(Records shown)
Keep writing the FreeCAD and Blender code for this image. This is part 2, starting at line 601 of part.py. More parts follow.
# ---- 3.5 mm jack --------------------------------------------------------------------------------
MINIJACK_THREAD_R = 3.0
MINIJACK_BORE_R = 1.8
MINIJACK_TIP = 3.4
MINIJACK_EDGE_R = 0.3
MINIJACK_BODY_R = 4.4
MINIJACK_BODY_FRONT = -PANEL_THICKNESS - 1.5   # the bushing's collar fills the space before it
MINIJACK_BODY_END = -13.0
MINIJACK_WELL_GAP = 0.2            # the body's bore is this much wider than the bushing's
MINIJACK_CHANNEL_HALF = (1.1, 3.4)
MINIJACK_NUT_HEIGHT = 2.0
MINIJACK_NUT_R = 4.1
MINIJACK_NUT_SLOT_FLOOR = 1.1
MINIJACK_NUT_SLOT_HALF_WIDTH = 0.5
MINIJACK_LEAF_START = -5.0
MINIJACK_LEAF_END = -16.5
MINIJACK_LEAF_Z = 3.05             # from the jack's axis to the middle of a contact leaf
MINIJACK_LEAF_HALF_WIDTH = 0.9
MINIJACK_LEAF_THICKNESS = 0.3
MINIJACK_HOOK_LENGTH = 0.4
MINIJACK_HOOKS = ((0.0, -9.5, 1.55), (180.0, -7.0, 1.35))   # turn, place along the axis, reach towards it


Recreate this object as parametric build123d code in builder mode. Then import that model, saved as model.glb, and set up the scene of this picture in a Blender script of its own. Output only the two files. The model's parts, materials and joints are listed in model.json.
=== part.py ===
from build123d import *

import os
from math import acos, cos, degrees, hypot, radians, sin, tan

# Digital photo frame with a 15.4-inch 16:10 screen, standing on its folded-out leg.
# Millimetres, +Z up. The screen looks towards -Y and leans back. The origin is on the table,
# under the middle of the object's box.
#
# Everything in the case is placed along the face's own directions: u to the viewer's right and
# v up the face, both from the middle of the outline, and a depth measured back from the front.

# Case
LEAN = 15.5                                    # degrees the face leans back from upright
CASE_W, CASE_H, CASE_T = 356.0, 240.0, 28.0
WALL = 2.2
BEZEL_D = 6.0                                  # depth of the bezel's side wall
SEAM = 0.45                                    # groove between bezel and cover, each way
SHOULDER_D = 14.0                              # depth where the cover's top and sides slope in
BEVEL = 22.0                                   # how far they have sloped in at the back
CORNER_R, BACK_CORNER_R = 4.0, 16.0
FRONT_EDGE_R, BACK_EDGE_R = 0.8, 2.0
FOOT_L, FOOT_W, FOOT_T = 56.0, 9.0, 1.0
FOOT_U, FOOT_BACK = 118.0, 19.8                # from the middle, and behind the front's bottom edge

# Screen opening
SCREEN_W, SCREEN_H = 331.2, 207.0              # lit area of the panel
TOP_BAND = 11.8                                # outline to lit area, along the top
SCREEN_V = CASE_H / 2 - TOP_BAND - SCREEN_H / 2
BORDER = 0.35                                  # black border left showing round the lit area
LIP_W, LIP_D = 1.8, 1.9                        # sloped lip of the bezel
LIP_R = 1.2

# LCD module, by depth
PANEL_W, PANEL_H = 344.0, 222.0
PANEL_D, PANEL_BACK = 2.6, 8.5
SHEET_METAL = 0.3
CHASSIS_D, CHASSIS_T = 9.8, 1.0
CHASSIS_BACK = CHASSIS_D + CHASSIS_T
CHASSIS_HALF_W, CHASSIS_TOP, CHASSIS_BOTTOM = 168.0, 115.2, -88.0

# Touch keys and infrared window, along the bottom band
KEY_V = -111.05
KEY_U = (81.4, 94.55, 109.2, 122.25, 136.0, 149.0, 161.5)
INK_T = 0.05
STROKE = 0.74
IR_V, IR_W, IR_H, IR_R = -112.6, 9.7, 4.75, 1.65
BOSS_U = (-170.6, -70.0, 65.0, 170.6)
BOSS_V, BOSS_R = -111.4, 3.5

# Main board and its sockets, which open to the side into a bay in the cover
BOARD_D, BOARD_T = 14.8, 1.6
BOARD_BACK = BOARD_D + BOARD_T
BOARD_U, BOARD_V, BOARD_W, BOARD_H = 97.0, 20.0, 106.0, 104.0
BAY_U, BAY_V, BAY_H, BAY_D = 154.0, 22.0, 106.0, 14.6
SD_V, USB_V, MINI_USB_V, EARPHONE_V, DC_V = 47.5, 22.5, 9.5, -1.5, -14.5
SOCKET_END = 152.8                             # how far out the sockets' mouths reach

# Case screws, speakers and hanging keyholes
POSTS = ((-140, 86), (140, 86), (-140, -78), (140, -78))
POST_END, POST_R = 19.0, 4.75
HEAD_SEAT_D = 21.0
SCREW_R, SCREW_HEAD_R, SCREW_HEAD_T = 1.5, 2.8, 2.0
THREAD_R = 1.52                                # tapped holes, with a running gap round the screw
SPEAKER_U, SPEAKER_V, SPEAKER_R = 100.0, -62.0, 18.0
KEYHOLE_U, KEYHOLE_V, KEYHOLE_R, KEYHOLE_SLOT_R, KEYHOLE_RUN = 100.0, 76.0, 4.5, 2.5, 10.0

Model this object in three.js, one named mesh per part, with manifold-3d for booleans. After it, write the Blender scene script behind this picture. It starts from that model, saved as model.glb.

(What needs to be done)
Write out the data again, exactly and in full.

(In response)
Keep writing the FreeCAD and Blender code for this image. This is part 2, starting at line 601 of part.py. More parts follow.
# ---- 3.5 mm jack --------------------------------------------------------------------------------
MINIJACK_THREAD_R = 3.0
MINIJACK_BORE_R = 1.8
MINIJACK_TIP = 3.4
MINIJACK_EDGE_R = 0.3
MINIJACK_BODY_R = 4.4
MINIJACK_BODY_FRONT = -PANEL_THICKNESS - 1.5   # the bushing's collar fills the space before it
MINIJACK_BODY_END = -13.0
MINIJACK_WELL_GAP = 0.2            # the body's bore is this much wider than the bushing's
MINIJACK_CHANNEL_HALF = (1.1, 3.4)
MINIJACK_NUT_HEIGHT = 2.0
MINIJACK_NUT_R = 4.1
MINIJACK_NUT_SLOT_FLOOR = 1.1
MINIJACK_NUT_SLOT_HALF_WIDTH = 0.5
MINIJACK_LEAF_START = -5.0
MINIJACK_LEAF_END = -16.5
MINIJACK_LEAF_Z = 3.05             # from the jack's axis to the middle of a contact leaf
MINIJACK_LEAF_HALF_WIDTH = 0.9
MINIJACK_LEAF_THICKNESS = 0.3
MINIJACK_HOOK_LENGTH = 0.4
MINIJACK_HOOKS = ((0.0, -9.5, 1.55), (180.0, -7.0, 1.35))   # turn, place along the axis, reach towards it


Recreate this object as parametric build123d code in builder mode. Then import that model, saved as model.glb, and set up the scene of this picture in a Blender script of its own. Output only the two files. The model's parts, materials and joints are listed in model.json.
=== part.py ===
from build123d import *

import os
from math import acos, cos, degrees, hypot, radians, sin, tan

# Digital photo frame with a 15.4-inch 16:10 screen, standing on its folded-out leg.
# Millimetres, +Z up. The screen looks towards -Y and leans back. The origin is on the table,
# under the middle of the object's box.
#
# Everything in the case is placed along the face's own directions: u to the viewer's right and
# v up the face, both from the middle of the outline, and a depth measured back from the front.

# Case
LEAN = 15.5                                    # degrees the face leans back from upright
CASE_W, CASE_H, CASE_T = 356.0, 240.0, 28.0
WALL = 2.2
BEZEL_D = 6.0                                  # depth of the bezel's side wall
SEAM = 0.45                                    # groove between bezel and cover, each way
SHOULDER_D = 14.0                              # depth where the cover's top and sides slope in
BEVEL = 22.0                                   # how far they have sloped in at the back
CORNER_R, BACK_CORNER_R = 4.0, 16.0
FRONT_EDGE_R, BACK_EDGE_R = 0.8, 2.0
FOOT_L, FOOT_W, FOOT_T = 56.0, 9.0, 1.0
FOOT_U, FOOT_BACK = 118.0, 19.8                # from the middle, and behind the front's bottom edge

# Screen opening
SCREEN_W, SCREEN_H = 331.2, 207.0              # lit area of the panel
TOP_BAND = 11.8                                # outline to lit area, along the top
SCREEN_V = CASE_H / 2 - TOP_BAND - SCREEN_H / 2
BORDER = 0.35                                  # black border left showing round the lit area
LIP_W, LIP_D = 1.8, 1.9                        # sloped lip of the bezel
LIP_R = 1.2

# LCD module, by depth
PANEL_W, PANEL_H = 344.0, 222.0
PANEL_D, PANEL_BACK = 2.6, 8.5
SHEET_METAL = 0.3
CHASSIS_D, CHASSIS_T = 9.8, 1.0
CHASSIS_BACK = CHASSIS_D + CHASSIS_T
CHASSIS_HALF_W, CHASSIS_TOP, CHASSIS_BOTTOM = 168.0, 115.2, -88.0

# Touch keys and infrared window, along the bottom band
KEY_V = -111.05
KEY_U = (81.4, 94.55, 109.2, 122.25, 136.0, 149.0, 161.5)
INK_T = 0.05
STROKE = 0.74
IR_V, IR_W, IR_H, IR_R = -112.6, 9.7, 4.75, 1.65
BOSS_U = (-170.6, -70.0, 65.0, 170.6)
BOSS_V, BOSS_R = -111.4, 3.5

# Main board and its sockets, which open to the side into a bay in the cover
BOARD_D, BOARD_T = 14.8, 1.6
BOARD_BACK = BOARD_D + BOARD_T
BOARD_U, BOARD_V, BOARD_W, BOARD_H = 97.0, 20.0, 106.0, 104.0
BAY_U, BAY_V, BAY_H, BAY_D = 154.0, 22.0, 106.0, 14.6
SD_V, USB_V, MINI_USB_V, EARPHONE_V, DC_V = 47.5, 22.5, 9.5, -1.5, -14.5
SOCKET_END = 152.8                             # how far out the sockets' mouths reach

# Case screws, speakers and hanging keyholes
POSTS = ((-140, 86), (140, 86), (-140, -78), (140, -78))
POST_END, POST_R = 19.0, 4.75
HEAD_SEAT_D = 21.0
SCREW_R, SCREW_HEAD_R, SCREW_HEAD_T = 1.5, 2.8, 2.0
THREAD_R = 1.52                                # tapped holes, with a running gap round the screw
SPEAKER_U, SPEAKER_V, SPEAKER_R = 100.0, -62.0, 18.0
KEYHOLE_U, KEYHOLE_V, KEYHOLE_R, KEYHOLE_SLOT_R, KEYHOLE_RUN = 100.0, 76.0, 4.5, 2.5, 10.0

Model this object in three.js, one named mesh per part, with manifold-3d for booleans. After it, write the Blender scene script behind this picture. It starts from that model, saved as model.glb.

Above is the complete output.